Избранное - страница 10
В романе «Мы» великий инквизитор появляется вновь — уже в образе Благодетеля.
В назидательной беседе со взбунтовавшимся строителем «Интеграла» (у которого будет затем вырезана «фантазия») — через тысячелетия — Благодетель вещает о том же, о счастье, насильственно привитом человечеству: «Вспомните: синий холм, крест, толпа. Одни — вверху, обрызганные кровью, прибивают тело к кресту; другие — внизу, обрызганные слезами, смотрят. Не кажется ли вам, что роль тех, верхних — самая трудная, самая важная… А сам христианский, милосерднейший Бог, медленно сжигающий на адском огне всех непокорных, — разве он не палач? И разве сожженных христианами на кострах меньше, чем сожженных христиан? А все-таки — поймите это, все-таки этого Бога веками славили как Бога любви. Абсурд? Нет, наоборот: написанный кровью патент на неискоренимое благоразумие человека. Даже тогда — дикий, лохматый — он понимал: истинная, алгебраическая любовь к человечеству — непременно бесчеловечна, и непременный признак истины — ее жестокость».
Здесь и выявляется борьба двух полярных начал: за человека или (для его же якобы блага) против него; гуманизм или фанатизм, исходящий из того, что люди, народ, сами нуждаются в жестком пастыре. Неважно, кто он — обожествленный тиран или свирепый Творец всего сущего; важно, чтобы человека можно было бы (ему на пользу) загнать в раба, в муравья, в обезличенный «нумер».
Когда роман «Мы», оставшийся в рукописи (неслыханное дело!), пространно цитировали в печати только для того, чтобы осудить, в нем, по сути, отвергался как раз гуманистический смысл. Так, в статье 1922 года известный критик А. Воронский писал: «В великой социальной борьбе нужно быть фанатиком. Это значит: подавить беспощадно все, что идет от маленького зверушечьего сердца, от личного, ибо временно оно вредит, мешает борьбе, мешает победе. Все — в одном — только тогда побеждают». Между прочим, выбрав, по сути, позицию замятинского Благодетеля, Воронский затем, в пору массовых репрессий, сам, как известно, разделил трагическую судьбу «еретиков». И это красноречивый пример, когда художник глядит дальше, чем реалист, наставляющий его на путь истинный, в фанатической самонадеянности, что он ему известен лучше, чем всем остальным.
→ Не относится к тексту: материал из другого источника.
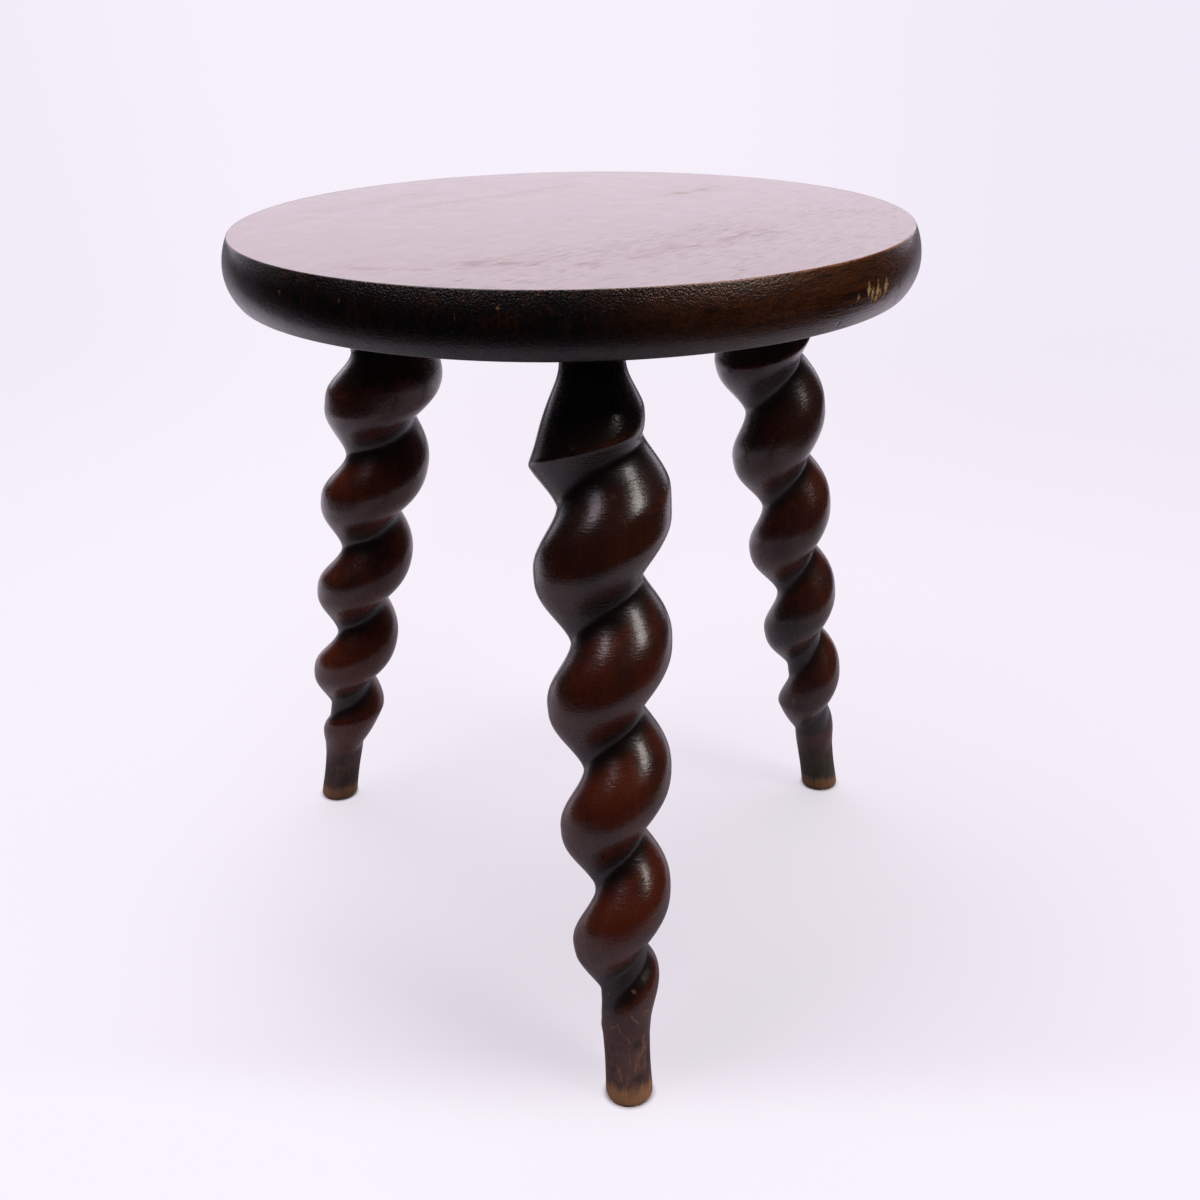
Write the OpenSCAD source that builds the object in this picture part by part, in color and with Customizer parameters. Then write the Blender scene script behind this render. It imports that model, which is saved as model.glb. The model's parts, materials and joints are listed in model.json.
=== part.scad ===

Наша отечественная литература всегда отличалась от европейской. У нас — настойчивое «учительство», проповедническое, идущее еще от Аввакума, начало, некоторое пренебрежение к «форме»; там — утонченность, выверенность, изящество, торжество самодовлеющего стиля, завершенность. Замятин — один из немногих в русской литературе «европейских» писателей, писателей-интеллектуалов. В ряде работ он подробно разработал самые основы прозостроения. Как корабельный архитектор — ледокол, рассчитывал он нагрузку на сюжет, характер, язык. И даже элемент внезапного, иррационального в творчестве был им обоснован с помощью научных параллелей. Такова лаборатория замятинского творчества, куда приглашает нас писатель:
«Химики знают, что такое „насыщенный раствор“. В стакане налита как будто бесцветная, ежедневная, простая вода, но стоит туда бросить только одну крупинку соли и раствор оживает — ромбы, иглы, тетраэдры — и через несколько секунд вместо бесцветной воды уже хрустальные грани кристаллов. Должно быть, иногда бываешь в состоянии насыщенного раствора — и тогда случайного зрительного впечатления, обрывка вагонной фразы, двухстрочной заметки в газете довольно, чтобы кристаллизовать несколько печатных листов.
Из бесцветного ежедневного Петербурга (это был еще Петербург) я поехал как-то в Тамбовскую губернию, в густую, черноземную Лебедянь, на ту самую, заросшую просвирником улицу, где когда-то бегал гимназистом. Неделю спустя я уже возвращался — через Москву, по Павелецкой дороге. На какой-то маленькой станции, недалеко от Москвы, я проснулся, поднял штору. Перед самым окном — как вставленная в рамку — медленно проплывала физиономия станционного жандарма: низко нахлобученный лоб, медвежьи глазки, страшные четырехугольные челюсти. Я успел прочитать название станции: Барыбино. Там родился Анфим Барыба и повесть „Уездное“.